Carlos Pascual joins Kojo Nnamdi and guests to explore the difficulties confronting the United States’ diplomatic corps in a time of evolving international challenges.

Kojo Nnamdi, host: The State Department employs roughly 19,000 people. There are about 6,600 diplomats, and the State Department has a budget of about $36 billion dollars.

Carlos Pascual, we know that in many capitals around the world, and indeed in many rural outposts around the world, the U.S. government today is not the most popular of institutions. How difficult would you assess the task that now poses for diplomats?
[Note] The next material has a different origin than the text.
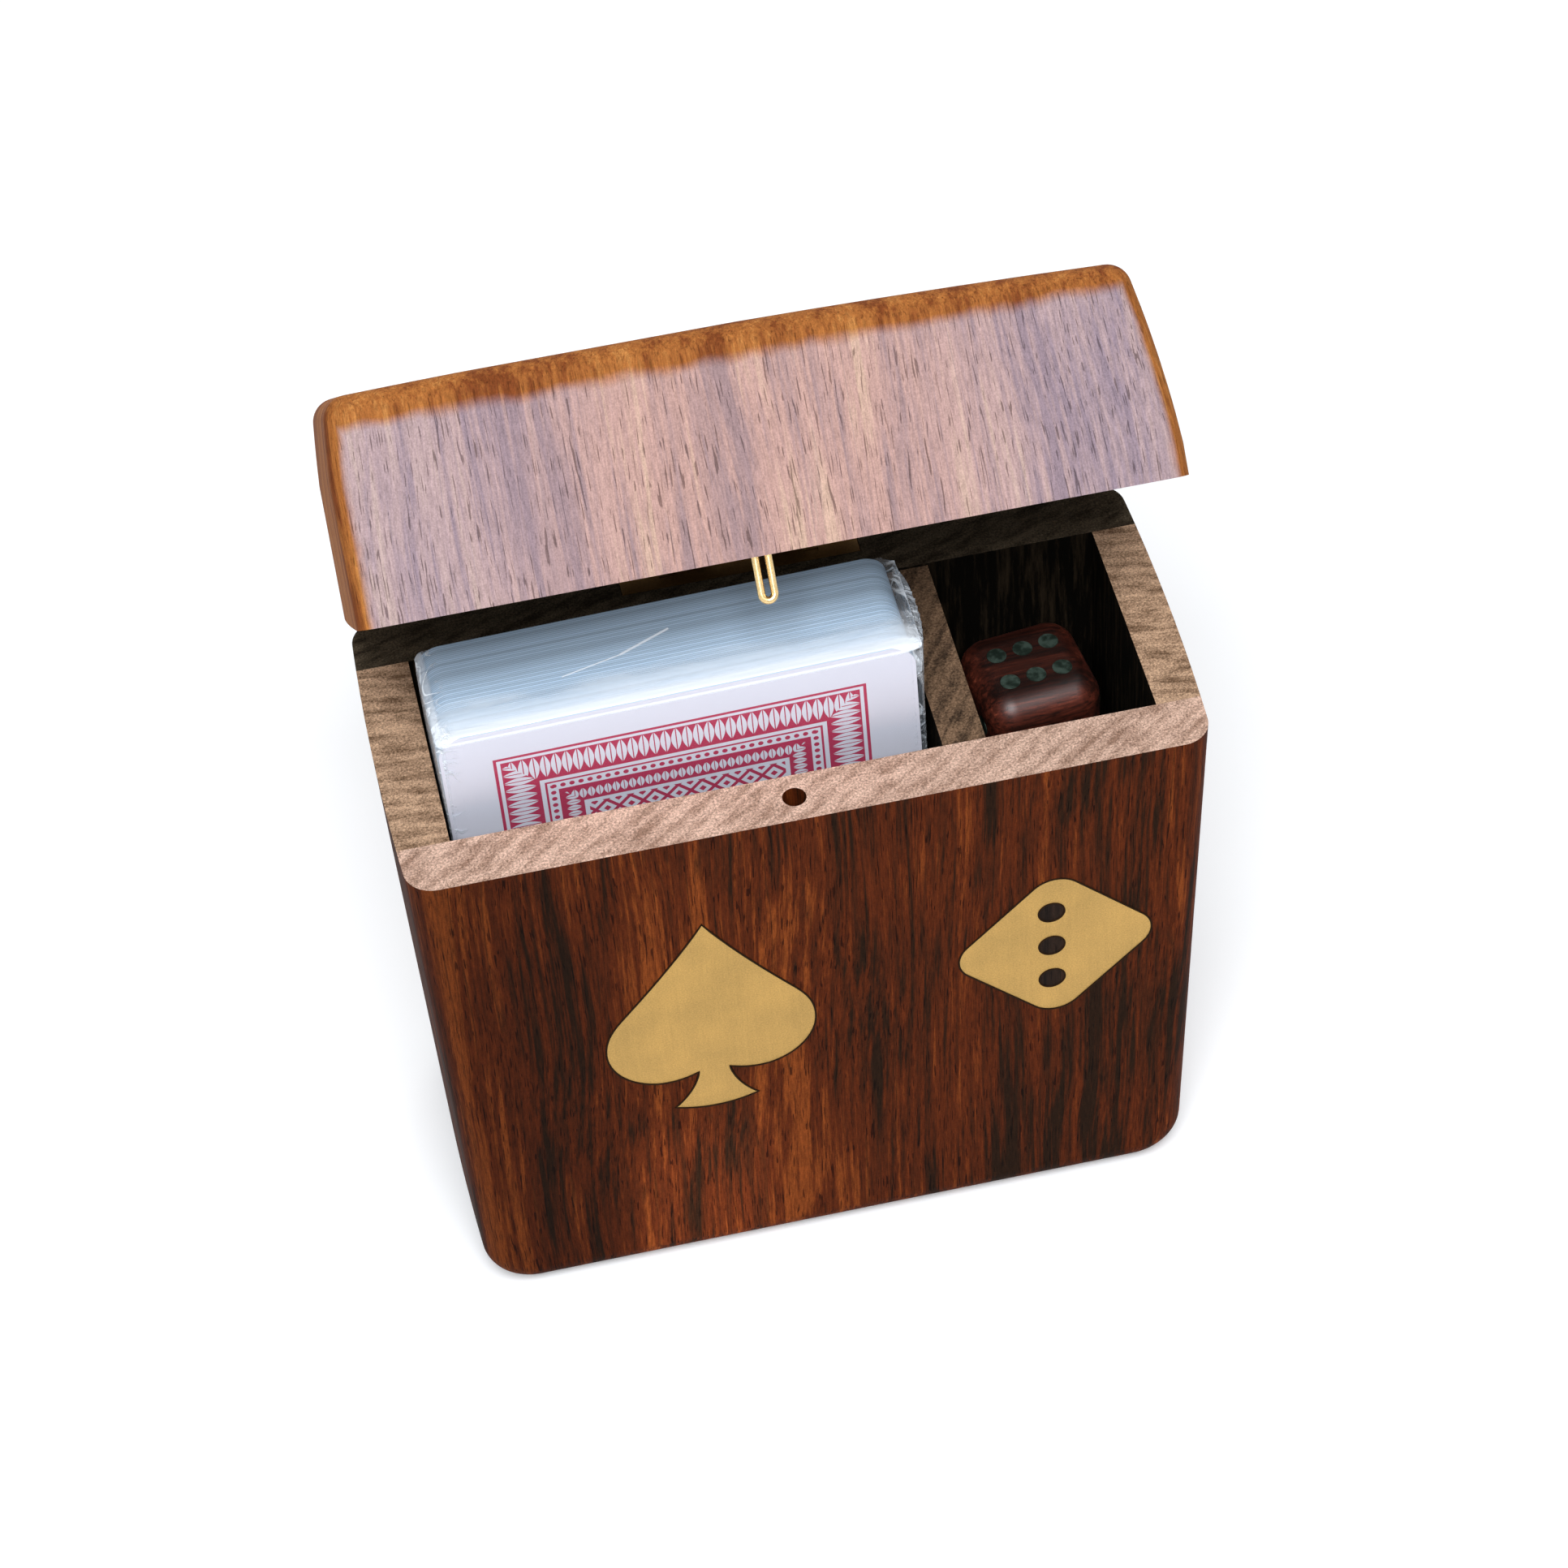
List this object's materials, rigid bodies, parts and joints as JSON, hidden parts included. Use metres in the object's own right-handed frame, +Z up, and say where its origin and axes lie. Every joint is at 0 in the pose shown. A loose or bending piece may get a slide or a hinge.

Carlos Pascual: Well certainly the attitude towards the United States actually influences the capacity to get the job done. Over the past years, U.S. favorability ratings across the world have actually decreased. A part of that is a perception of a failure of American policy and a sense of American interventionism, which has caused a negative reaction throughout the world and particularly the Muslim world. And so the irony of what we face now, is an increased recognition that in order to succeed in foreign policy, you have to work with local partners. The U.S. military even found that in Anbar province. Yet at the same time, the appreciation for the United States and what it stands for has declined. So it’s a much tougher task than it was before. And it means that in order to succeed, you really have to have an understanding and a capacity to operate in a local environment, and communicate with people in a way that will be convincing to them, that demonstrates you have their interest in mind as well as the interests of the United States.